Midway, film de guerre revenant sur l’un des tournants cruciaux de la Seconde Guerre Mondiale dans le Pacifique opposant Américains et Japonais, nous a été montré très tard. À peine quelques jours avant sa sortie en salles où l’on a dû signer un embargo, car la France a le privilège de sortir le film avant le marché américain. Aux États-Unis, le film sort pour le Veterans Day, 11 novembre identique à la Fête française, mais célébrant plus globalement les anciens combattants américains. Le film Midway crée donc l’événement pour ce week-end crucial en termes de sortie et de fête. Qui plus est, le film nous est montré tard, mais en fanfare avec le soutien fort de la 4DX, attraction remuante et immersive exclusive au circuit de salles Pathé. Toutes les conditions étaient donc réunies pour nous satisfaire et apprécier un possible grand film de guerre à l’ancienne.
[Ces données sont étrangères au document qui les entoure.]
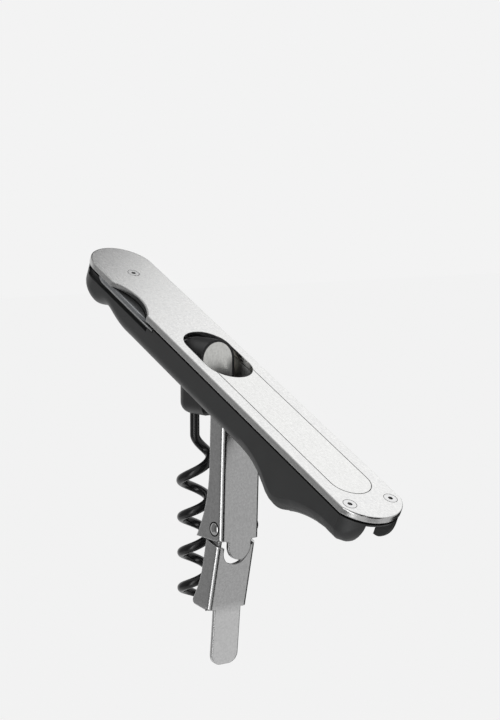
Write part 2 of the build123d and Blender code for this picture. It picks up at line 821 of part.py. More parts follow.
def rivet_profile(tail_clearance, shank_clearance):
    """Half section of a step rivet, its axis along local y and y = 0 on the centre plane."""
    shank = rivet_diameter / 2 + shank_clearance
    tail = rivet_tail_diameter / 2 + tail_clearance
    return [
        (shank, lever_half_width),
        (shank, ear_inner + rivet_tail_height),
        (tail, ear_inner),
        (0, ear_inner),
    ]


def rivet(side):
    """Domed rivet through one flange and the ear inside it."""
    with BuildPart() as body:
        with BuildSketch(Plane(origin=step_point, x_dir=(side, 0, 0), z_dir=(0, 0, side))):
            with BuildLine():
                ThreePointArc(
                    (0, lever_half_width + rivet_head_height),
                    (rivet_head_diameter / 4, lever_half_width + rivet_head_shoulder),
                    (rivet_head_diameter / 2, lever_half_width),
                )
                Polyline(
                    (rivet_head_diameter / 2, lever_half_width),
                    *rivet_profile(0, 0),
                    (0, lever_half_width + rivet_head_height),
                )
            make_face()
        revolve(axis=Axis(step_point, (0, 1, 0)))
        if side < 0:
            mirror(about=Plane(origin=step_point, z_dir=(0, 1, 0)), mode=Mode.REPLACE)
    return body.part


def ear_hole(side):
    """Running hole of one ear of the lower arm, countersunk for the rivet's tail."""
    with BuildPart() as hole:
        with BuildSketch(Plane(origin=step_point, x_dir=(1, 0, 0), z_dir=(0, 0, 1))):
            with BuildLine():
                Polyline(
                    (0, lever_half_width),
                    *rivet_profile(running_clearance, running_clearance),
                    (0, lever_half_width),
                )
            make_face()
        revolve(axis=Axis(step_point, (0, 1, 0)))
        if side < 0:
            mirror(about=Plane(origin=step_point, z_dir=(0, 1, 0)), mode=Mode.REPLACE)
    return hole.part


with BuildPart() as step_rivets:
    add(rivet(1))
    add(rivet(-1))
step_rivets.part.label = "step_rivets"

# Lower arm: wider foot, U shaped cut that takes the upper tongue, and the long rim tongue
lower_back_x = flare(lower_flare_start, lower_back_length, lower_flare_radius, lower_back)
flare_middle = (lower_flare_start + lower_back_length) / 2
lower_middle_x = flare(lower_flare_start, flare_middle, lower_flare_radius, lower_back)
tongue_slope = radians(tongue_tilt)
tongue_down = Vector(-sin(tongue_slope), 0, -cos(tongue_slope))
tongue_out = Vector(cos(tongue_slope), 0, -sin(tongue_slope))
bend_half = (lower_slope - tongue_slope) / 2
inner_bend_point = rim_bend_point - (lower_out + tongue_out) * (sheet / 2 / cos(bend_half) ** 2)
lap_point = rim_bend_point - lower_down * rim_lap
tip_point = rim_bend_point + tongue_down * rim_tongue_length
with BuildPart() as lower_arm:
    with BuildSketch(lower_side) as lower_arm_side:
        with BuildLine():
            Polyline(
                (-lower_back, -lower_flare_start),
                (-lower_back, -lower_top_back),
                (lower_front, -lower_top_front),
                (lower_front, -lower_length),
                (lower_back_x, -lower_back_length),
            )
            ThreePointArc(
                (lower_back_x, -lower_back_length),
                (lower_middle_x, -flare_middle),
                (-lower_back, -lower_flare_start),
            )
        make_face()
        fillet(lower_arm_side.vertices().sort_by(Axis.X)[0], heel_radius)
    extrude(amount=lever_half_width, both=True)
    add(channel_run(step_point, lower_tilt, lower_front, lower_back_length), mode=Mode.INTERSECT)
    with BuildSketch(lower_face.offset(lower_front)):
        with Locations((0, -lower_web_top / 2)):
            Rectangle(2 * flange_inner, lower_web_top)
        with Locations((0, u_cut_half - u_cut_bottom)):
            Circle(u_cut_half)
        with Locations((0, (u_cut_half - u_cut_bottom) / 2)):
            Rectangle(2 * u_cut_half, u_cut_bottom - u_cut_half)
        add(rounded_corner_cut(lever_half_width, -lower_length, foot_radius))
    extrude(amount=-bend_radius, mode=Mode.SUBTRACT)
    for side in (-1, 1):
        with BuildSketch(lower_side.offset(-side * ear_inner)):
            with Locations((ear_front - ear_radius, 0)):
                Circle(ear_radius)
            with Locations(((lower_front - sheet - lower_back) / 2, -(ear_length + ear_radius) / 2)):
                Rectangle(lower_front - sheet + lower_back, ear_length - ear_radius)
            with BuildLine():
                Polyline(
                    (ear_front - 2 * ear_radius, 0),
                    (ear_front, 0),
                    (lower_front - sheet, -ear_radius),
                    (-lower_back, -ear_radius),
                    close=True,
                )
            make_face()
        extrude(amount=-side * sheet)
        with BuildSketch(lower_side.offset(-side * ear_outer)):
            with Locations(((lower_front - sheet - lower_back) / 2, -(ear_length + ear_pad_top) / 2)):
                Rectangle(lower_front - sheet + lower_back, ear_length - ear_pad_top)
        extrude(amount=-side * 2 * ear_clearance)
    with BuildSketch(Plane(origin=(0, 0, 0), x_dir=(1, 0, 0), z_dir=(0, -1, 0))):
        with BuildLine():
            Polyline(
                (lap_point.X, lap_point.Z),
                (rim_bend_point.X, rim_bend_point.Z),
                (tip_point.X, tip_point.Z),
                ((tip_point - tongue_out * sheet).X, (tip_point - tongue_out * sheet).Z),
                (inner_bend_point.X, inner_bend_point.Z),
                ((lap_point - lower_out * sheet).X, (lap_point - lower_out * sheet).Z),
                close=True,
            )
        make_face()
    extrude(amount=rim_tongue_half, both=True)
    tip_edges = lower_arm.edges().filter_by(Axis(rim_bend_point, tongue_out)).group_by(Axis.Z)[0]
    fillet(tip_edges, rim_tongue_corner)
    add(ear_hole(1), mode=Mode.SUBTRACT)
    add(ear_hole(-1), mode=Mode.SUBTRACT)
lower_arm.part.label = "lower_arm"

# Detent spring: arched leaf between the channel's left wall and the hub's back
spring_crown = hub_cam_radius + spring_gap
with BuildPart() as detent_spring:
    with BuildSketch(handle_side):
        with BuildLine():
            ThreePointArc(
                (-channel_left, spring_half_span - hub_pin_depth),
                (-spring_crown, -hub_pin_depth),
                (-channel_left, -spring_half_span - hub_pin_depth),
            )
            Line(
                (-channel_left, -spring_half_span - hub_pin_depth),
                (-channel_left, spring_thickness - spring_half_span - hub_pin_depth),
            )
            ThreePointArc(
                (-channel_left, spring_thickness - spring_half_span - hub_pin_depth),
                (-spring_crown - spring_thickness, -hub_pin_depth),
                (-channel_left, spring_half_span - spring_thickness - hub_pin_depth),
            )
            Line(
                (-channel_left, spring_half_span - spring_thickness - hub_pin_depth),
                (-channel_left, spring_half_span - hub_pin_depth),
            )
        make_face()
    extrude(amount=spring_width / 2, both=True)
detent_spring.part.label = "detent_spring"

# One file per node
nodes = [
    top_plate.part, plate_inlay.part, handle_body.part, end_screws.part, blade_screw.part,
    foil_blade.part, worm_hub.part, hub_face.part, worm.part, upper_arm.part, lower_arm.part,
    step_rivets.part, liner_near, liner_far, hub_pin, lever_pin, hub_bush.part, hub_washers,
    lever_washers, worm_roll_pin, detent_spring.part, blade_washer.part, blade_insert.part,
    end_inserts.part,
]
os.makedirs("parts", exist_ok=True)
for node in nodes:
    export_step(node, f"parts/{node.label}.step")
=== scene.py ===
import bpy
from math import cos, pi, radians, sin
from mathutils import Matrix, Vector


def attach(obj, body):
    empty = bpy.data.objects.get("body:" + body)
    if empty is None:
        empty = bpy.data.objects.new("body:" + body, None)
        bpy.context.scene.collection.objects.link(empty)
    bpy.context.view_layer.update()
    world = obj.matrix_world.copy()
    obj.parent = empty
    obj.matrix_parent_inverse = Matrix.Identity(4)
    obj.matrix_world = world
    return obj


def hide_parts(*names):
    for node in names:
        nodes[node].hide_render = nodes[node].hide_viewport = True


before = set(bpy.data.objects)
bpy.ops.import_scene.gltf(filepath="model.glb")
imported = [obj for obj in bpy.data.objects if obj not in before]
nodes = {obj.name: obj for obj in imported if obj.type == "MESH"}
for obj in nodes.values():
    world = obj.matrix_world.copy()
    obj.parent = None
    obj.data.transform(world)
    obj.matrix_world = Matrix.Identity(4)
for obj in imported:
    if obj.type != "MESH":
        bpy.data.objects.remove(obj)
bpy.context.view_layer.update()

scene = bpy.context.scene
MM = 0.001


# Camera: a short telephoto half a metre away on the lever's side and a little above it, with the
# long handle running away to the left. Its turn and place were fitted to a frame of 500 by 720.
azimuth, elevation = radians(36.889), radians(6.119)
camera_place = Vector((399.293, -281.549, 118.694)) * MM
focal_length_pixels, frame_height_pixels = 1878.511, 720
towards = Vector((cos(azimuth) * cos(elevation), -sin(azimuth) * cos(elevation), sin(elevation)))
rightward = Vector((sin(azimuth), cos(azimuth), 0))
camera = bpy.data.objects.new("camera", bpy.data.cameras.new("camera"))
camera.data.sensor_fit = "VERTICAL"
camera.data.sensor_height = 36
camera.data.lens = focal_length_pixels * camera.data.sensor_height / frame_height_pixels
camera.data.clip_start = 0.01
camera_turn = Matrix((rightward, towards.cross(rightward), towards)).transposed().to_4x4()
camera.matrix_world = Matrix.Translation(camera_place) @ camera_turn
scene.collection.objects.link(camera)
scene.camera = camera
scene.view_settings.view_transform = "Standard"


# Studio: a pale room and a pale sweep far below the tool, which is held up and stands on nothing.
# The sweep shows its own tone, with a share of plain paper that keeps the tool's soft shadow.
def hex_colour(code):
    parts = [int(code[i:i + 2], 16) / 255 for i in (1, 3, 5)]
    return [c / 12.92 if c <= 0.04045 else ((c + 0.055) / 1.055) ** 2.4 for c in parts] + [1]


def node(tree, kind, inputs=None, **settings):
    made = tree.nodes.new(kind)
    for name, value in settings.items():
        setattr(made, name, value)
    for name, value in (inputs or {}).items():
        if isinstance(value, bpy.types.NodeSocket):
            tree.links.new(value, made.inputs[name])
        else:
            made.inputs[name].default_value = value
    return made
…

Midway a déjà eu le droit à une retranscription sur grand écran en 1976 réalisé par Jack Smight. Au casting, on y retrouve Charlton Heston, Henry Fonda, James Coburn, Glenn Ford et Robert Mitchum au cœur d’un film suranné à la révision pénible faute d’un rythme fatiguant en dépit d’un casting ayant une certaine gueule.
En 2019, Roland Emmerich fait de Midway un blockbuster aérien patiné d’effets spéciaux à ras bord. On peine à saisir le réalisme d’une entreprise superficielle. Clairement, dans ce Midway, on ne croit en rien, car rien n’est incarné. Le film se veut être un film classieux renvoyant par certains tocs au genre désuet des années 60, grande période du film de guerre. Fut elle ressuscitée à l’orée des années 70/80 grâce à la guerre du Vietnam, mais aujourd’hui, le cinéma n’entre plus en guerre.
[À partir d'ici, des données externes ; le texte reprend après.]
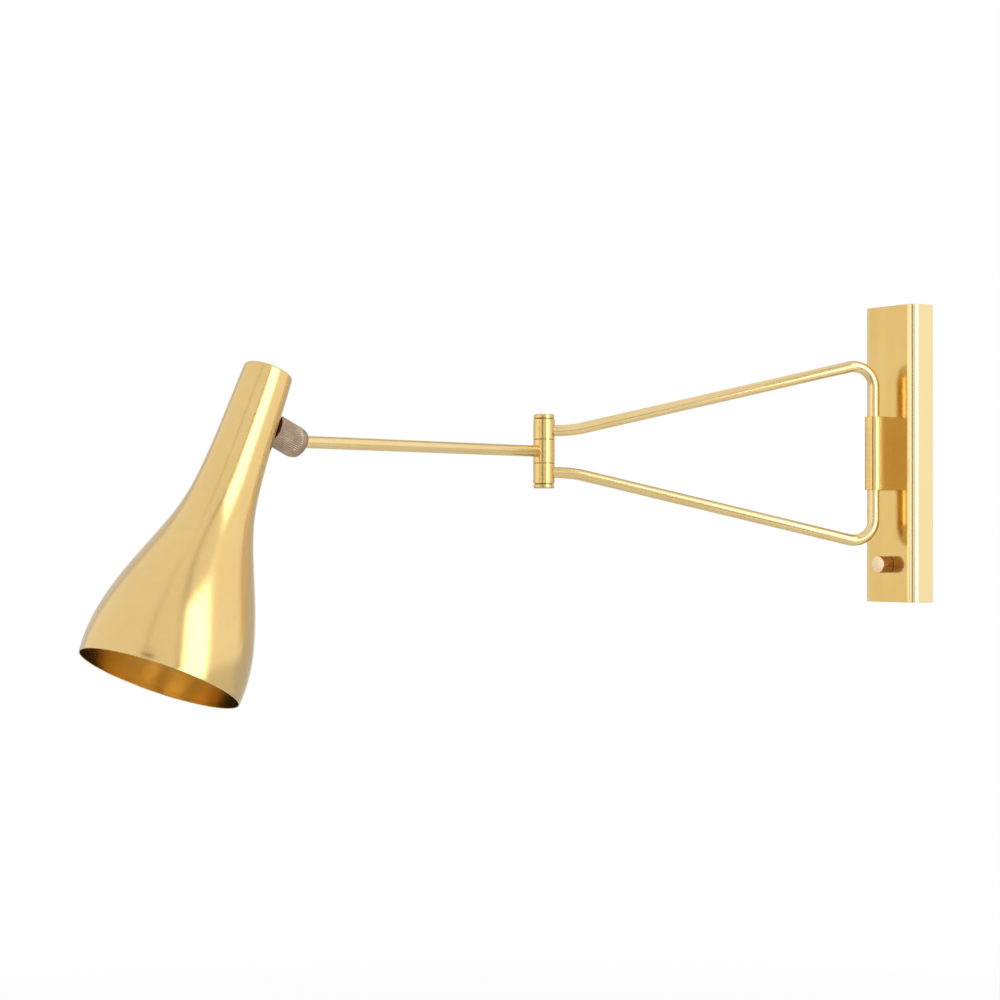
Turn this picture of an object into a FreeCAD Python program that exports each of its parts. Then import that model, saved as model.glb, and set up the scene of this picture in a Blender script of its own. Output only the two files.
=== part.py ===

Il faut bien l’apanage d’un Veterans Day pour créer l’événement avec une production soutenue par les sous de studios chinois. Chinois qui trouvent leurs comptes dans ce contexte historique où ils étaient alliés aux Américains face à l’envahisseur japonais. Un fait marqué au cœur d’un film via une séquence qui fait tache avec une star américaine que nous ne reverrons plus. Aaron Eckhart en personne qui apparaît pour une petite séquence afin de mettre en valeur la rébellion chinoise. Tout cela sent les contraintes de production via les fonds chinois. Pourtant Roland Emmerich prend le point de vue des Japonais pour mieux faire rejaillir leur défaite lors de Midway après avoir réduit Pearl Harbor à une simple anecdote ouvrant le film comme une petite bataille dramatique. Ce qui n’avait pas empêché Michael Bay d’en produire un film de trois heures en 2001.
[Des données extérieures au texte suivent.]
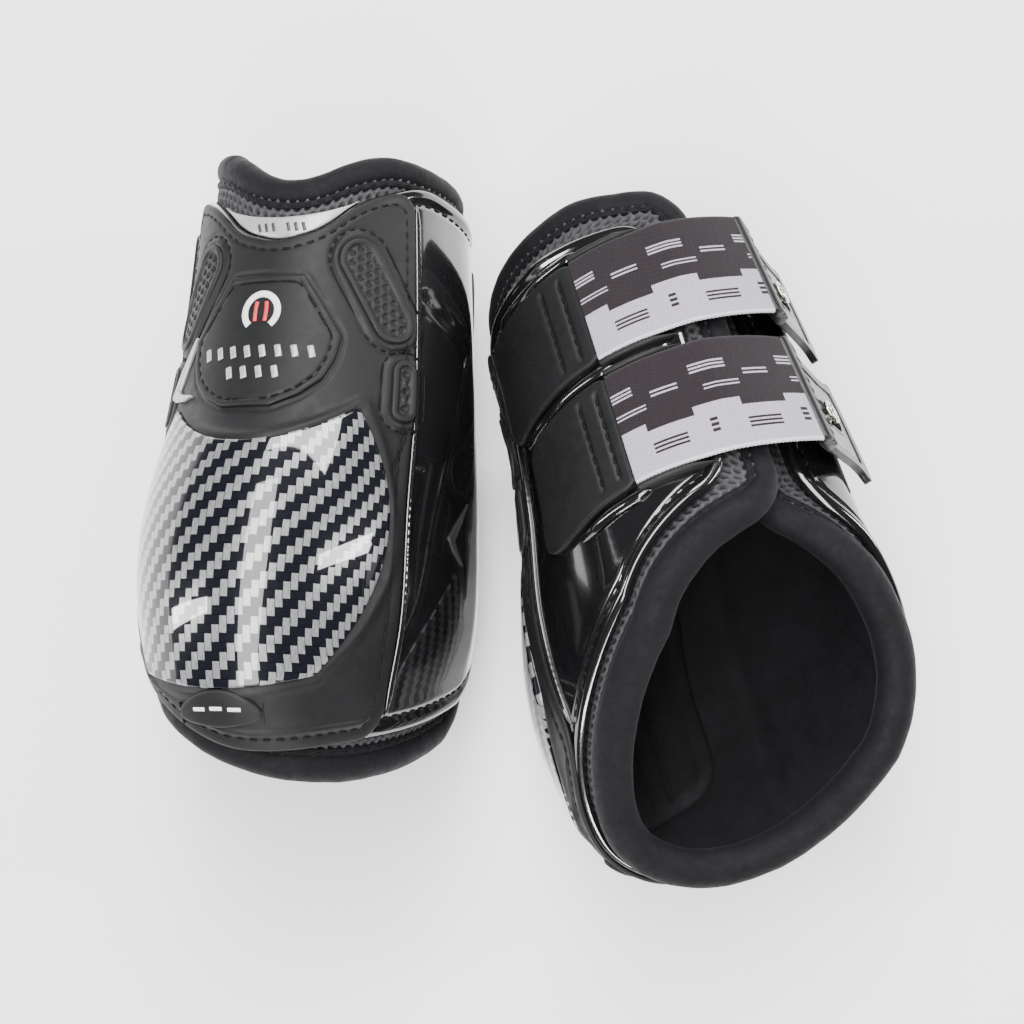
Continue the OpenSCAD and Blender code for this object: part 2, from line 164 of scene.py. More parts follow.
def pose(pos, head, tilt, roll, flip):
    m = rot("Z", head) @ rot("X", tilt - 90) @ rot("Z", roll)
    return m @ np.diag([-1 if flip else 1, 1, 1]), np.array(pos, float) + SHIFT


POSE = {"l": pose([79.3, -86.6, 100.5], 17.4, -21.2, 222.6, False),
        "r": pose([-55.7, -79.2, 34.5], -1.6, 4.35, -16.54, True)}
SIDE = {"l": "left", "r": "right"}


def world(p, side):
    m, o = POSE[side]
    return (np.asarray(p, float) @ m.T + o)/1000


# ------------------------------------------------------------------ mesh building
def build(name, side, verts, faces, mat, body, node=None, srf=None, mask=None):
    v = world(verts.reshape(-1, 3), side)
    if side == "r":
        faces = [f[::-1] for f in faces]
    me = bpy.data.meshes.new(name)
    me.from_pydata(v.tolist(), [], [list(map(int, f)) for f in faces])
    me.polygons.foreach_set("use_smooth", [True]*len(me.polygons))
    if srf is not None:
        a = me.attributes.new("srf", "FLOAT_VECTOR", "POINT")
        a.data.foreach_set("vector", (np.asarray(srf, np.float32)/1000).ravel())
    if mask is not None:
        a = me.attributes.new("mask", "FLOAT", "POINT")
        a.data.foreach_set("value", np.asarray(mask, np.float32).ravel())
    me.update()
    o = bpy.data.objects.new(name, me)
    bpy.context.collection.objects.link(o)
    me.materials.append(mat)
    if body:
        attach(o, body)
    if node:
        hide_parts(*([node] if isinstance(node, str) else node))
    return o


def quads(nv, nu, base=0, loop=False, flip=False):
    j, i = np.meshgrid(np.arange(nv - 1), np.arange(nu if loop else nu - 1), indexing="ij")
    a, b = j*nu + i, j*nu + (i + 1) % nu
    q = np.stack([a, b, b + nu, a + nu], -1).reshape(-1, 4) + base
    return q[:, ::-1] if flip else q


def slab(outer, inner, loop=False):
    """Closed sheet between two grids (rows, columns, 3); loop joins the last column to the first."""
    nv, nu = outer.shape[:2]
    n = nv*nu
    faces = [quads(nv, nu, 0, loop), quads(nv, nu, n, loop, True)]
    i = np.arange(nu if loop else nu - 1)
    k = (i + 1) % nu
    top = (nv - 1)*nu
    faces.append(np.stack([i, i + n, k + n, k], -1))
    faces.append(np.stack([top + i, top + k, top + k + n, top + i + n], -1))
    if not loop:
        j = np.arange(nv - 1)*nu
        faces.append(np.stack([j, j + nu, j + nu + n, j + n], -1))
        j = j + nu - 1
        faces.append(np.stack([j, j + n, j + nu + n, j + nu], -1))
    return np.concatenate([outer.reshape(-1, 3), inner.reshape(-1, 3)]), np.concatenate(faces).tolist()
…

Midway ne tombe pas à pic. Il y a parfois comme une odeur de vieux films d’antan empâtés dans une mollasse d’effets spéciaux laissés pour compte pour des batailles et des raids aériens qui se ressemblent tous. Rien ne distingue le massacre de Pearl Harbor par les Japonais de la grande bataille finale de Midway. Le film est un enchainement de cinématiques de batailles aériennes aux enjeux communs. Les séquences manquent de forces et d’un réel point de vue de metteur en scène. On ne ressent jamais l’enjeu outre les meuglements d’acteurs charmants qui s’encouragent telle une équipe de football américain. Mais rien que cela, Oliver Stone a prouvé que l’on pouvait en tirer un grand film pour L’Enfer du Dimanche. Roland Emmerich est en mode automatique alignant les poncifs d’un genre éculé ne prenant jamais vraiment la peine d’insuffler le moindre souffle épique – pourtant crucial dans ce genre de long-métrage – et la moindre cohérence.

Une foultitude de personnages s’emmêlent et nous perdent dans leurs relations et leurs liens entre deux morceaux de bravoure réalisés par un superviseur devant son ordinateur avec la prévisualisation comme soutien. Dans Midway, nous sommes dans le même schéma marvelien où tout se ressemble et pue la naphtaline. Les séquences spectaculaires sortent d’un disque dur pour assurer le minimum vital d’un film plat. Heureusement que nous avions l’attrait de la 4DX du Pathé Wepler pour nous soutenir dans ce grand couloir aseptisé d’effets spéciaux et de gueules de cinéma ici pour prendre un gros chèque.

Dans le même cas de figure que la version de 1976, la production a réussi à convaincre une bande de gueules assurant devant un fond vert. Woody Harrelson en Nimitz, Dennis Quaid en Will Halsey, Patrick Wilson, Luke Evans, Mandy Moore entoure la véritable star du film, Ed Skrein. Pilote casse-cou et impertinent sortant des répliques tordantes tout en mâchant du chewing-gum tel un bel américain des années 40, l’acteur anglais – ex-transporteur pour Luc Besson – assure par son serrage de dents et sa monolithique attitude. L’acteur lui-même est un cliché ambulant qui assure à être le soldat dévoué parfait bafouant les ordres stupides pour mieux démontrer le héros qu’il est en conduisant son avion, prolongement phallique forcé.

Midway se veut être une attraction hommage à un genre lointain tout en célébrant les grands héros de la Grande Guerre. Le film est beau par cette valeur, mais contrariée par une exécution impersonnelle. Le film manque d’un réel point de vue, d’une personnalité forte qui s’emmêle à force de personnages inutiles et de perspectives s’interférant en permanence. Le film croule ainsi sous les exigences de productions, les doléances de sociétés étrangères, mais partenaires répondant aux besoins de leurs marchés propres. Le film est alors pris en contradiction permanente l’emmenant tout droit au fond de l’eau après avoir raté naïvement sa cible.